* **Given task**:
The lines to be extracted run from the start of the listing through the line containing "made.uneven(made.noise(scale=45.0, detail=4.0), *roughness))"; copy them exactly and nothing else.

* **Information shown**:
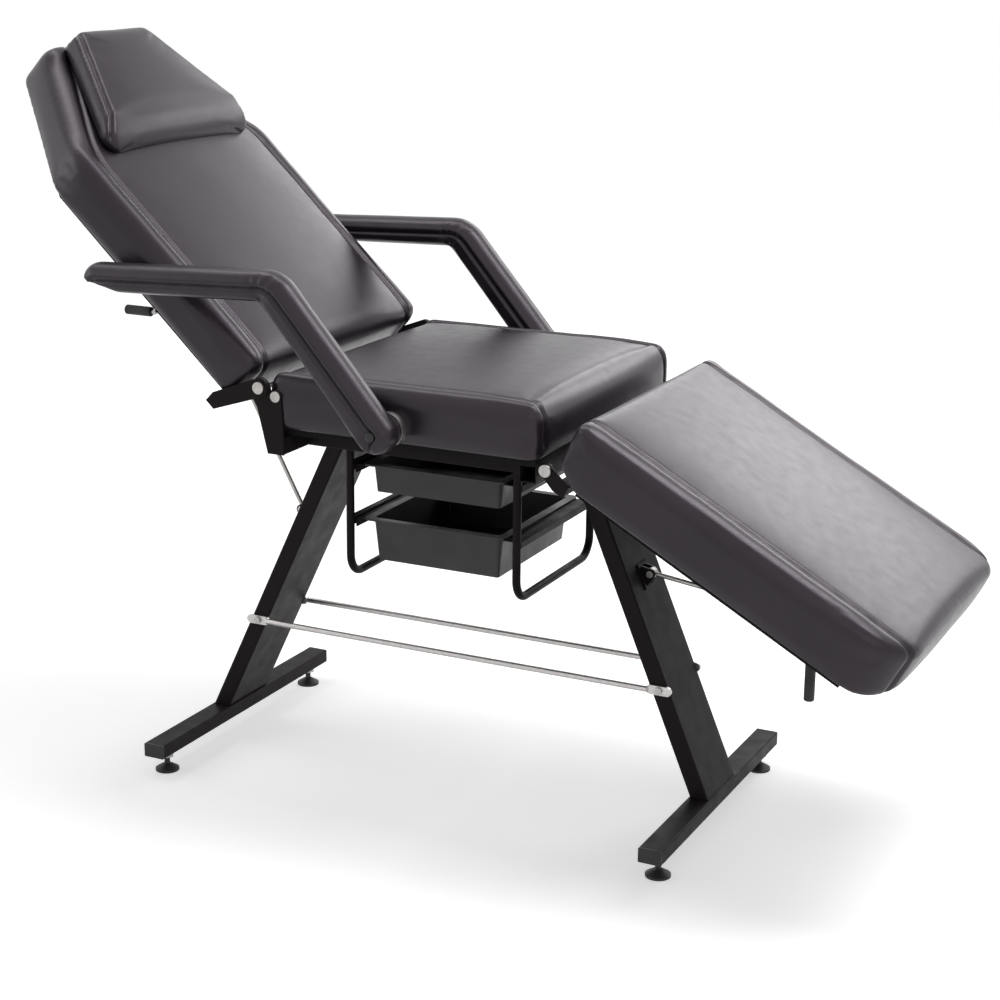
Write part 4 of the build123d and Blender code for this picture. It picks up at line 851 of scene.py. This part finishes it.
def metal(name, dark, light, roughness, stretch=None):
    """Bright metal, with streaks where its pattern is stretched."""
    made = Finish(name).set(Metallic=1.0).rounded_edges(0.0006)
    streaks = made.noise(scale=120.0, detail=4.0, rough=0.6, stretch=stretch)
    tone = made.ramp(streaks, (0.3, dark), (0.75, light))
    made.bump(streaks, strength=0.08, distance=0.0001)
    return made.done(tone, made.uneven(made.noise(scale=45.0, detail=4.0), *roughness))


def plastic(name, dark, light, roughness, grain):
    """Moulded plastic with a fine grain."""
    made = Finish(name).set(Specular_IOR_Level=0.45).rounded_edges(0.0012)
    tone = made.mottled(made.noise(scale=18.0), dark, light)
    tone = made.worn(tone, light=(0.05, 0.046, 0.045))
    made.bump(made.noise(scale=grain), strength=0.2, distance=0.0001)
    return made.done(tone, made.uneven(made.noise(scale=26.0), *roughness))


def plywood():
    made = Finish("birch_plywood").set(Specular_IOR_Level=0.3)
    grain = made.noise(scale=30.0, detail=6.0, rough=0.6, stretch=(0.4, 6.0, 2.0))
    tone = made.ramp(grain, (0.3, (0.36, 0.22, 0.12)), (0.5, (0.5, 0.34, 0.19)), (0.75, (0.6, 0.44, 0.27)))
    made.bump(grain, strength=0.25, distance=0.0003)
    return made.done(tone, made.span(grain, 0.55, 0.75))


def dust_cover():
    """Thin black cloth over the boards' undersides."""
    made = Finish("black_dust_cover").set(Specular_IOR_Level=0.15, Sheen_Weight=0.1)
    mottle = made.noise(scale=220.0)
    tone = made.mottled(mottle, dark=(0.007, 0.0065, 0.007), light=(0.014, 0.0125, 0.0135))
    made.bump(made.cells(600.0, "F1"), strength=0.4, distance=0.0002)
    made.bump(made.noise(scale=40.0), strength=0.2, distance=0.0008)
    return made.done(tone, made.span(made.noise(scale=80.0), 0.75, 0.92))


def tape():
    made = Finish("hook_tape_weave").set(Sheen_Weight=0.3, Specular_IOR_Level=0.2)
    mottle = made.noise(scale=300.0, detail=2.0)
    tone = made.mottled(mottle, dark=(0.01, 0.01, 0.01), light=(0.03, 0.03, 0.03))
    made.bump(made.cells(700.0, "F1"), strength=0.6, distance=0.0006)
    return made.done(tone, made.span(made.noise(scale=60.0), 0.8, 0.95))


finishes = {
    "upholstery": leather(),
    "frame_paint": powder_coat(),
    "black_plastic": plastic(
        "black_plastic_grain", (0.01, 0.01, 0.01), (0.017, 0.016, 0.016), roughness=(0.42, 0.6), grain=600.0,
    ),
    "grip_plastic": plastic(
        "soft_grip", (0.009, 0.009, 0.009), (0.015, 0.014, 0.014), roughness=(0.5, 0.68), grain=500.0,
    ),
    "tray_plastic": plastic(
        "tray_grain", (0.012, 0.0098, 0.0105), (0.018, 0.0148, 0.0155), roughness=(0.34, 0.48), grain=800.0,
    ),
    "bright_steel": metal("zinc_steel", (0.33, 0.32, 0.31), (0.5, 0.48, 0.46), roughness=(0.3, 0.44)),
    "chrome_steel": metal(
        "drawn_rod", (0.42, 0.405, 0.4), (0.66, 0.64, 0.63), roughness=(0.3, 0.42), stretch=(1.0, 6.0, 6.0),
    ),
    "strut_steel": metal(
        "strut_steel_brushed", (0.3, 0.29, 0.28), (0.5, 0.48, 0.46), roughness=(0.32, 0.46),
        stretch=(1.0, 6.0, 1.0),
    ),
    "plywood": plywood(),
    "covered_board": dust_cover(),
    "hook_tape": tape(),
}

slot_of = {entry["node"]: entry["material_slot"] for entry in frame["record"]["subparts"]}
for node_name, node in frame["nodes"].items():
    node.data.materials.clear()
    node.data.materials.append(finishes[slot_of[node_name]])
for piece, slot in pieces:
    piece.data.materials.append(finishes[slot])


# Floor, world and lights, with lengths in metres
WHITE = (1.0, 1.0, 1.0, 1.0)
FLOOR_REACH = 60.0
FLOOR_COLOUR = (0.85, 0.85, 0.85, 1.0)
GLOW_NEAR = 0.48
GLOW_FAR = 0.79
GLOW_GROWTH = (1.3, 3.2)
WORLD_LIGHT = 0.26
WORLD_GLOW = 0.74


def combined(tree, operation, first, second):
    """Output of a Math node on an output and another output or a number."""
    node = tree.nodes.new("ShaderNodeMath")
    node.operation = operation
    tree.links.new(first, node.inputs[0])
    if isinstance(second, float):
        node.inputs[1].default_value = second
    else:
        tree.links.new(second, node.inputs[1])
    return node.outputs[0]


def white_for_camera(tree, shader, emission, strength):
    """Adds the given glow for camera, glossy and transmission rays only."""
    path = tree.nodes.new("ShaderNodeLightPath")
    seen = combined(tree, "MAXIMUM", path.outputs["Is Camera Ray"], path.outputs["Is Glossy Ray"])
    seen = combined(tree, "MAXIMUM", seen, path.outputs["Is Transmission Ray"])
    tree.links.new(combined(tree, "MULTIPLY", seen, strength), emission.inputs["Strength"])
    add = tree.nodes.new("ShaderNodeAddShader")
    tree.links.new(shader.outputs[0], add.inputs[0])
    tree.links.new(emission.outputs[0], add.inputs[1])
    return add.outputs[0]


def coloured(tree, kind, colour):
    node = tree.nodes.new(kind)
    node.inputs["Color"].default_value = colour
    return node


def floor_material():
    """Matt floor whose glow grows with the distance from the chair, which keeps the shadow beside it."""
    material = bpy.data.materials.new("pale_floor")
    material.use_nodes = True
    tree = material.node_tree
    tree.nodes.remove(tree.nodes["Principled BSDF"])
    place = tree.nodes.new("ShaderNodeTexCoord")
    distance = tree.nodes.new("ShaderNodeVectorMath")
    distance.operation = "LENGTH"
    tree.links.new(place.outputs["Object"], distance.inputs[0])
    strength = map_range(tree, distance.outputs["Value"], GLOW_NEAR, GLOW_FAR, *GLOW_GROWTH, "SMOOTHSTEP")
    diffuse = coloured(tree, "ShaderNodeBsdfDiffuse", FLOOR_COLOUR)
    glow = coloured(tree, "ShaderNodeEmission", WHITE)
    surface = white_for_camera(tree, diffuse, glow, strength)
    tree.links.new(surface, tree.nodes["Material Output"].inputs["Surface"])
    return material


def studio_floor():
    corners = [(x * FLOOR_REACH, y * FLOOR_REACH, 0.0) for x, y in ((-1, -1), (1, -1), (1, 1), (-1, 1))]
    mesh = bpy.data.meshes.new("floor")
    mesh.from_pydata(corners, [], [(0, 1, 2, 3)])
    mesh.materials.append(floor_material())
    linked("studio_floor", mesh)


def studio_world():
    world = bpy.data.worlds.new("studio")
    scene.world = world
    world.use_nodes = True
    tree = world.node_tree
    for old in list(tree.nodes):
        tree.nodes.remove(old)
    plain = coloured(tree, "ShaderNodeBackground", WHITE)
    plain.inputs["Strength"].default_value = WORLD_LIGHT
    glow = coloured(tree, "ShaderNodeBackground", WHITE)
    output = tree.nodes.new("ShaderNodeOutputWorld")
    tree.links.new(white_for_camera(tree, plain, glow, WORLD_GLOW), output.inputs["Surface"])


def area_light(name, at, toward, size, watts):
    """A soft light of the given width and height."""
    data = bpy.data.lights.new(name, "AREA")
    data.shape = "RECTANGLE"
    data.size, data.size_y = size
    data.energy = watts
    light = linked(name, data)
    light.location = at
    light.rotation_euler = (Vector(toward) - Vector(at)).to_track_quat("-Z", "Y").to_euler()


studio_floor()
studio_world()
area_light("soft_back", at=(0.45, 3.6, 2.25), toward=(0.2, 0.0, 0.6), size=(3.4, 1.3), watts=36.0)
area_light("soft_low_back", at=(0.95, 2.1, 1.5), toward=(0.55, 0.0, 0.45), size=(1.1, 0.8), watts=4.0)
area_light("long_top", at=(-0.3, 0.15, 3.3), toward=(-0.3, 0.15, 0.7), size=(4.0, 0.9), watts=46.0)
area_light("soft_left", at=(-3.2, -1.6, 2.2), toward=(-0.1, 0.0, 0.8), size=(1.6, 1.6), watts=14.0)
area_light("high_foot", at=(1.45, 0.6, 3.0), toward=(0.0, -0.2, 0.7), size=(1.2, 1.2), watts=34.0)
area_light("soft_front", at=(2.6, -3.4, 2.6), toward=(0.0, 0.0, 0.6), size=(2.4, 1.8), watts=8.0)
scene.view_settings.view_transform = "Standard"

# Camera, at the photograph's viewing angle
PHOTO_PIXELS = 1000.0
FOCAL_PIXELS = 2105.166
SENSOR_WIDTH = 36.0
VIEW_REACH = 200.0
CAMERA_PLACE = (1.538045, -3.124201, 1.485829)
CAMERA_PAN = math.radians(25.73768)
CAMERA_TILT = math.radians(74.26972)
CAMERA_ROLL = math.radians(0.63014)

camera_data = bpy.data.cameras.new("photo_camera")
camera_data.sensor_width = SENSOR_WIDTH
camera_data.sensor_fit = "HORIZONTAL"
camera_data.lens = SENSOR_WIDTH * FOCAL_PIXELS / PHOTO_PIXELS
camera_data.clip_end = VIEW_REACH
camera = linked("photo_camera", camera_data)
camera_turn = (
    Matrix.Rotation(CAMERA_PAN, 4, "Z") @ Matrix.Rotation(CAMERA_TILT, 4, "X")
    @ Matrix.Rotation(CAMERA_ROLL, 4, "Z")
)
camera.matrix_world = Matrix.Translation(CAMERA_PLACE) @ camera_turn
scene.camera = camera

* **Result of the task**:
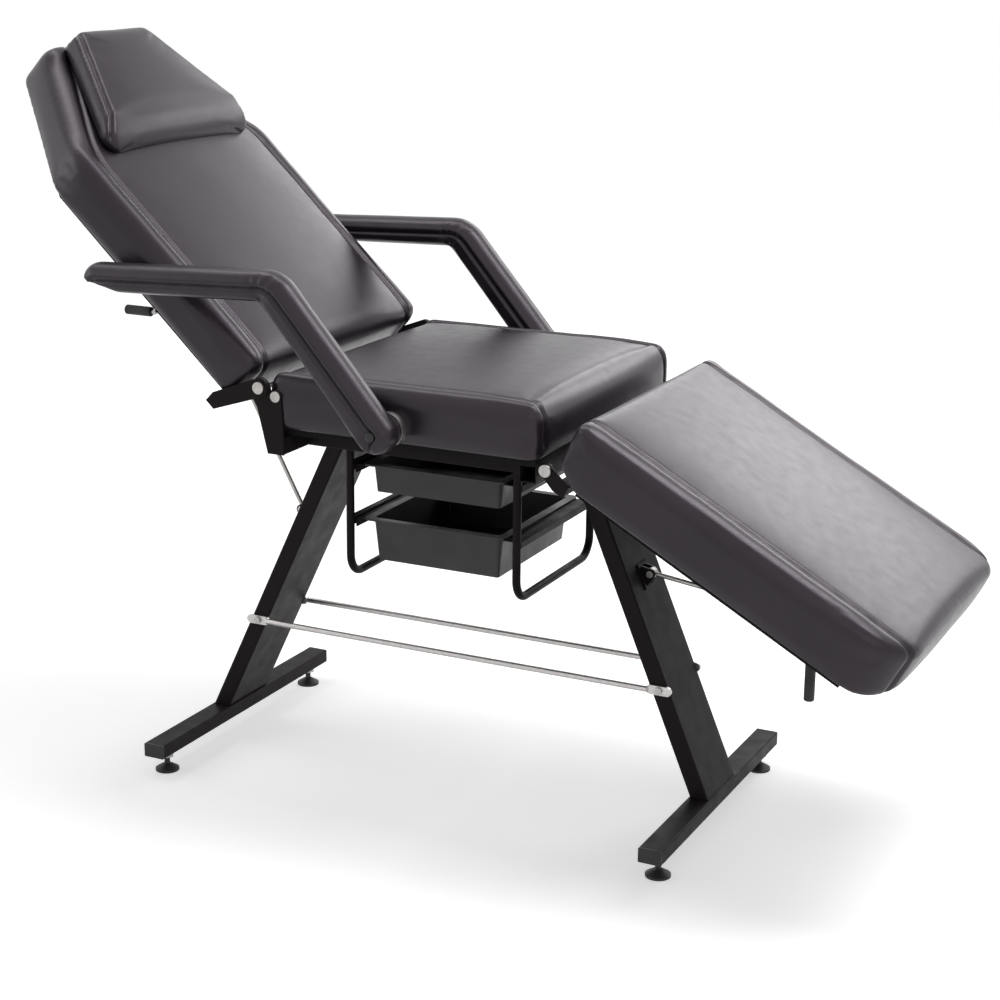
Write part 4 of the build123d and Blender code for this picture. It picks up at line 851 of scene.py. This part finishes it.
def metal(name, dark, light, roughness, stretch=None):
    """Bright metal, with streaks where its pattern is stretched."""
    made = Finish(name).set(Metallic=1.0).rounded_edges(0.0006)
    streaks = made.noise(scale=120.0, detail=4.0, rough=0.6, stretch=stretch)
    tone = made.ramp(streaks, (0.3, dark), (0.75, light))
    made.bump(streaks, strength=0.08, distance=0.0001)
    return made.done(tone, made.uneven(made.noise(scale=45.0, detail=4.0), *roughness))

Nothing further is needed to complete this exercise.